Question

What would be the extension of a system of a spring and a mass, 'M' where in the spring itself has a mass, 'm'?

Answer 1

It's complex to include the mass of the spring because it expands sectionally.
In most cases, only include the mass of the object. So M*g = k*x
g is accel due to gravity, x is the extension and k is the force constant of the spring.
So, the extension x = M*g/k.

Answer 2

i think we need to go to the centre of mass frame
i'm not sure but i'll try and post it:)

Answer 3

go ahead @rajat97 :)

Answer 4

yup i'm trying but it's midnight (IST) so i'm feeling a bit sleepy
but i'm trying it:)
and what do you think will it be done by the c-frame??

Answer 5

yes

Answer 6

You need to write net force = 0 for an infinitesimal part of the spring of mass dm.

Answer 7

i'll post a drawing of what i thought but i doubt it as the displacement of the centre of mass of the spring may not be equal to the displacement of the c.o.m. of the system

Answer 8

i think we need to go with integration as @Vincent-Lyon.Fr said:)

Answer 9

every infinitesimal part of the spring will experience two forces on is the restoring spring force and other is the weight of the block and that of itself

Answer 10

is it right?

Answer 11

but how will we relate it to the distance??

Answer 12

if i go by the c.o.m. frame , i get the extension=(M+m)g/k
where k is the spring constant

Answer 13

what do you think??

Answer 14

No, you are studying a static problem. There is no different point of view in different frames.

Answer 15

oh!
thanks for that:)
but i don't know what a static problem really is

Answer 16

Use elemental length (at rest) \(dl\) with mass \(dm=\mu \;dl\) and write that net force is zero, callinf \(\vec T(x)\) the tension of the upper part acting on the lower part.

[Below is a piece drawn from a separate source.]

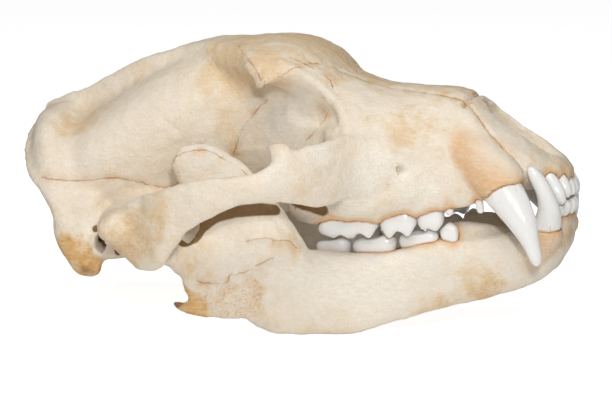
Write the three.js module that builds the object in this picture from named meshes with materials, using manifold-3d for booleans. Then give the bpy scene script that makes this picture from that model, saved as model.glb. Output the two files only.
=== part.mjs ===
// Skull of a brown bear with its lower jaw closed, in millimetres.
// The nose points along +X, the left side is +Y and +Z is up. The skull rests on the flat
// underside of its lower jaw, and the origin is on that surface, at the middle of its length.
import * as THREE from "three";
import { mergeVertices } from "three/addons/utils/BufferGeometryUtils.js";
import Module from "manifold-3d";

const wasm = await Module();
wasm.setup();

// Driving dimensions
const forward = 4; // from the zero that the lengths are counted from to the middle of the skull
const socketGap = 0.7; // between a tooth's root and the bone round it
const restLevel = 0; // the jaw's underside is worn flat at this height

const boneColour = new THREE.Color(0.87, 0.79, 0.64);
const jawColour = new THREE.Color(0.87, 0.8, 0.67);
const enamelColour = new THREE.Color(0.93, 0.92, 0.88);

const upright = new THREE.Vector3(0, 0, 1);
const lengthwise = new THREE.Vector3(1, 0, 0);
const bladeWay = new THREE.Vector3(0.96, 0.28, 0); // the jaw's blades spread towards the back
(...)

I have no time to derive it now, but I'll do it after dinner.

Answer 17

If you have studied waves already, it is the same kind of demo as when you derive propagation equation on a string.

Answer 18

yeah sure!

Answer 19

i've not studied waves

Answer 20

even i need to go now

Answer 21

My recollection is that Prof. Lewin mentioned the answer to this, found
by a colleague, during one of his mit.edu MIT lectures. One-third of the spring mass was added to the mass at the end of the spring, if I recall correctly.

Answer 22

Let's consider a spring of length at rest L, mass m and constant k.
According to the additivity of spring constants, any part of this spring of length dL will have a constant kL/dL. Let's write e = kL.
e is the equivalent of Young's modulus for this spring.

Let's call x the position of any coil of the spring when it is at rest and u(x), the displacement of this coil when the spring is under tension.

Hooke's law becomes: T(x) = e du/dx

or du/dx = T(x)/e = T(x)/kL (from now, we will not use e anymore)

Then \(u(x)=\int_0^x du=\frac{1}{kL}\int_0^x T(x)dx\)

Let's pull the spring with a given force F.
When the spring has no mass, or when it has a mass but is horizontal, tension T is the same throughout the length of the spring and is equal to F.


Then u(x) is the area under the curve from 0 to x divided by kL.
For x=L, total lengthening of the spring will be: \(\Delta L=u(L)=FL/kL=F/k\)
which is the expected answer.

Now, if the spring has a mass and is hung vertically, then tension will be greatest at the top and decreasing as you go from x=0 to L since it has to balance the weight of the bottom part of the spring.
T(L) = F by choice of applying a force F there;
T(0) = F + mg
The graph looks like:


Now, the total area under the curve will be (F + mg/2)L
and the new elongation will be : F/k + mg/2k

You now see that the mass m of the springs acts as an extra m/2 mass acting on a massless spring.

If F is the weight of a mass M, then extension will be (M + m/2)g/k , which answers cskc97's initial question.